MLOps engineering refers to the discipline or field that focuses on the practices, processes, and technologies used to streamline the development, deployment, and maintenance of machine learning models in production environments. It encompasses the methodologies, tools, and frameworks necessary for automating and optimizing various stages of the machine learning lifecycle.

An MLOps engineer is a professional who works in the MLOps engineering domain. They are responsible for implementing MLOps practices and technologies to streamline the machine learning lifecycle. MLOps engineers collaborate with data scientists, ML engineers, software engineers, and IT operations to design, develop, and maintain ML pipelines, monitor and maintain deployed models, optimize performance, ensure model governance and compliance, and continuously improve MLOps processes.

Data Scientist vs. MLOps Engineer

Data scientists and MLOps engineers play distinct roles in the machine learning lifecycle, with different responsibilities and areas of expertise.
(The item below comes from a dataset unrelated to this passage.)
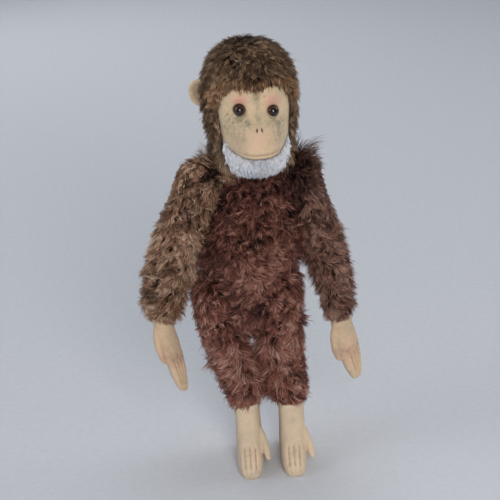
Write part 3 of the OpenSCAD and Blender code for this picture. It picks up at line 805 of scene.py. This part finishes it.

Planning and developing solutions are more the focus of Data scientists. They analyze data, extract insights, and create machine learning models to solve business problems or enhance decision-making. Their primary concern is model accuracy and efficacy. They experiment with various algorithms and techniques, perform feature engineering, and select the best model based on evaluation metrics. While data scientists may develop code, it is often limited to a research or prototype environment and not optimized for production.

MLOps engineers concentrate on implementing and deploying solutions. They ensure that machine learning models developed by data scientists are scalable, robust, and maintainable in production environments. Their responsibilities include version control, model monitoring, and setting up CI/CD pipelines. MLOps engineers focus on automating processes and optimizing infrastructure to enable seamless integration of ML models into existing systems.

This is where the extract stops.